:: Available data

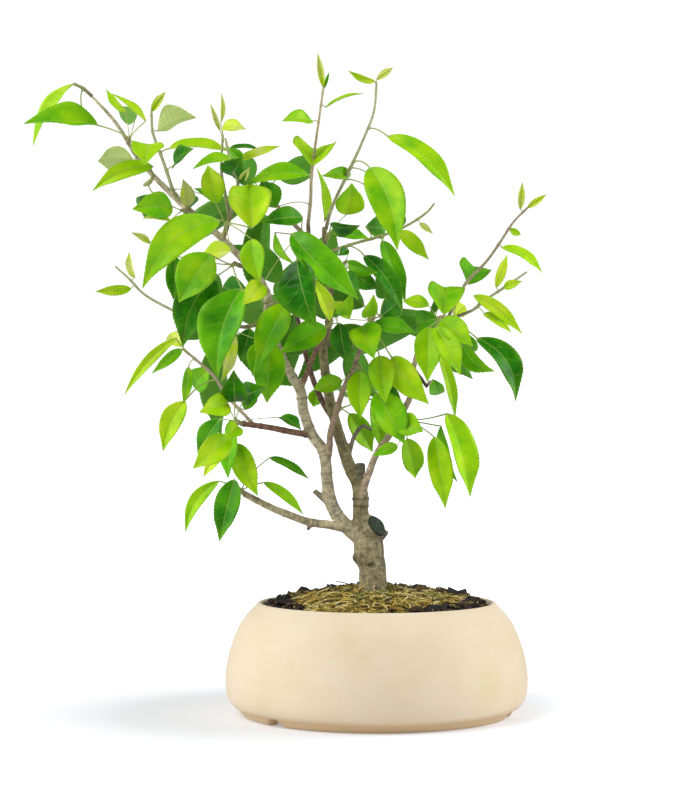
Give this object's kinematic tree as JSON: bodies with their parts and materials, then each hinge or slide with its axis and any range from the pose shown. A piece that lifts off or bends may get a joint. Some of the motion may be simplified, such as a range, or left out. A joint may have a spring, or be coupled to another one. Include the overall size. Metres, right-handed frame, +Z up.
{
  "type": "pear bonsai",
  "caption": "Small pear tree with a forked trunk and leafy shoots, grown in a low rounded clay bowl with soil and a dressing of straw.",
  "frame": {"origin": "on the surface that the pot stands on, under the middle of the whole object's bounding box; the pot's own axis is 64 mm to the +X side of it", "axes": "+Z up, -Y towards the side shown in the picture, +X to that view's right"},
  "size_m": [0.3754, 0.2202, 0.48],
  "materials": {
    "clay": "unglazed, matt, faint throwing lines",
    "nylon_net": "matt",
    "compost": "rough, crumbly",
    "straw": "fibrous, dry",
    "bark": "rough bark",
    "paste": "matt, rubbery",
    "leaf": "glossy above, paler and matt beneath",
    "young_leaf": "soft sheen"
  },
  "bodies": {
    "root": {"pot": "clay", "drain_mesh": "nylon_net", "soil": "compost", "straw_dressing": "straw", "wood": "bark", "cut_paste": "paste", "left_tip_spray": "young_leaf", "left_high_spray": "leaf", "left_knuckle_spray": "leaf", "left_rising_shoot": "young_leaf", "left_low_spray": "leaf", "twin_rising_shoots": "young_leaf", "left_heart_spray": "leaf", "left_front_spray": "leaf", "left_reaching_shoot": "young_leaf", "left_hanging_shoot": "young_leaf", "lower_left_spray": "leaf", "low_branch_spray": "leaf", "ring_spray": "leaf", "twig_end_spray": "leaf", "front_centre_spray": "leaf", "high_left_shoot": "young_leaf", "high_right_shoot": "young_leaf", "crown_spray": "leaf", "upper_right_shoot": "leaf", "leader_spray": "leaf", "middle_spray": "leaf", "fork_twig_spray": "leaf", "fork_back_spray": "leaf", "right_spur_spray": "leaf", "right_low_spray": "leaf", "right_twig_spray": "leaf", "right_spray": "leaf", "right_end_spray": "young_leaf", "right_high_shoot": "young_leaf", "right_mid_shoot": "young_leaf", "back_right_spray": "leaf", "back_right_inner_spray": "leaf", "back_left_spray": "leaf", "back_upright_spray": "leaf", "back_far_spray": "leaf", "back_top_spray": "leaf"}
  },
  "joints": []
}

::::

- Objective:
Return the listing above word for word.

- Problem solution:
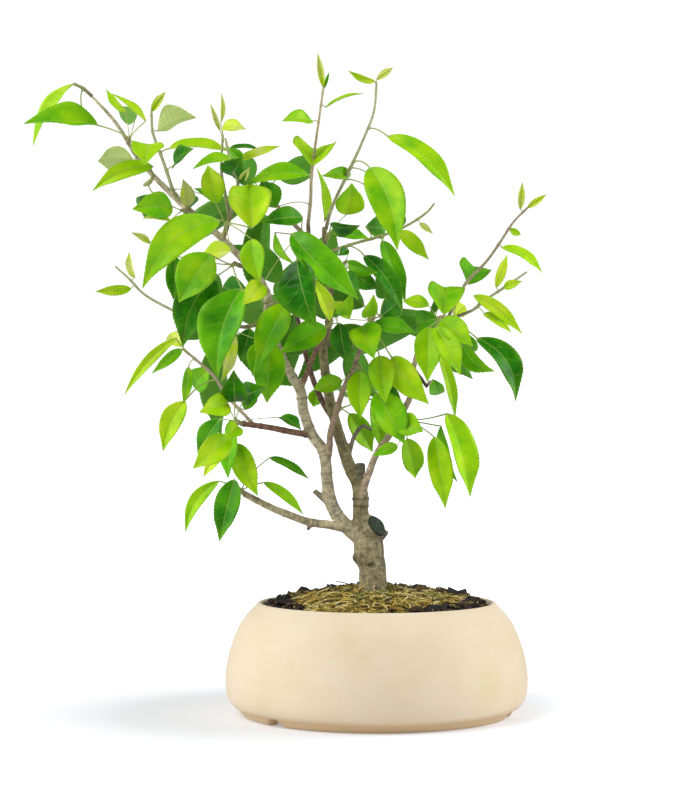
Give this object's kinematic tree as JSON: bodies with their parts and materials, then each hinge or slide with its axis and any range from the pose shown. A piece that lifts off or bends may get a joint. Some of the motion may be simplified, such as a range, or left out. A joint may have a spring, or be coupled to another one. Include the overall size. Metres, right-handed frame, +Z up.
{
  "type": "pear bonsai",
  "caption": "Small pear tree with a forked trunk and leafy shoots, grown in a low rounded clay bowl with soil and a dressing of straw.",
  "frame": {"origin": "on the surface that the pot stands on, under the middle of the whole object's bounding box; the pot's own axis is 64 mm to the +X side of it", "axes": "+Z up, -Y towards the side shown in the picture, +X to that view's right"},
  "size_m": [0.3754, 0.2202, 0.48],
  "materials": {
    "clay": "unglazed, matt, faint throwing lines",
    "nylon_net": "matt",
    "compost": "rough, crumbly",
    "straw": "fibrous, dry",
    "bark": "rough bark",
    "paste": "matt, rubbery",
    "leaf": "glossy above, paler and matt beneath",
    "young_leaf": "soft sheen"
  },
  "bodies": {
    "root": {"pot": "clay", "drain_mesh": "nylon_net", "soil": "compost", "straw_dressing": "straw", "wood": "bark", "cut_paste": "paste", "left_tip_spray": "young_leaf", "left_high_spray": "leaf", "left_knuckle_spray": "leaf", "left_rising_shoot": "young_leaf", "left_low_spray": "leaf", "twin_rising_shoots": "young_leaf", "left_heart_spray": "leaf", "left_front_spray": "leaf", "left_reaching_shoot": "young_leaf", "left_hanging_shoot": "young_leaf", "lower_left_spray": "leaf", "low_branch_spray": "leaf", "ring_spray": "leaf", "twig_end_spray": "leaf", "front_centre_spray": "leaf", "high_left_shoot": "young_leaf", "high_right_shoot": "young_leaf", "crown_spray": "leaf", "upper_right_shoot": "leaf", "leader_spray": "leaf", "middle_spray": "leaf", "fork_twig_spray": "leaf", "fork_back_spray": "leaf", "right_spur_spray": "leaf", "right_low_spray": "leaf", "right_twig_spray": "leaf", "right_spray": "leaf", "right_end_spray": "young_leaf", "right_high_shoot": "young_leaf", "right_mid_shoot": "young_leaf", "back_right_spray": "leaf", "back_right_inner_spray": "leaf", "back_left_spray": "leaf", "back_upright_spray": "leaf", "back_far_spray": "leaf", "back_top_spray": "leaf"}
  },
  "joints": []
}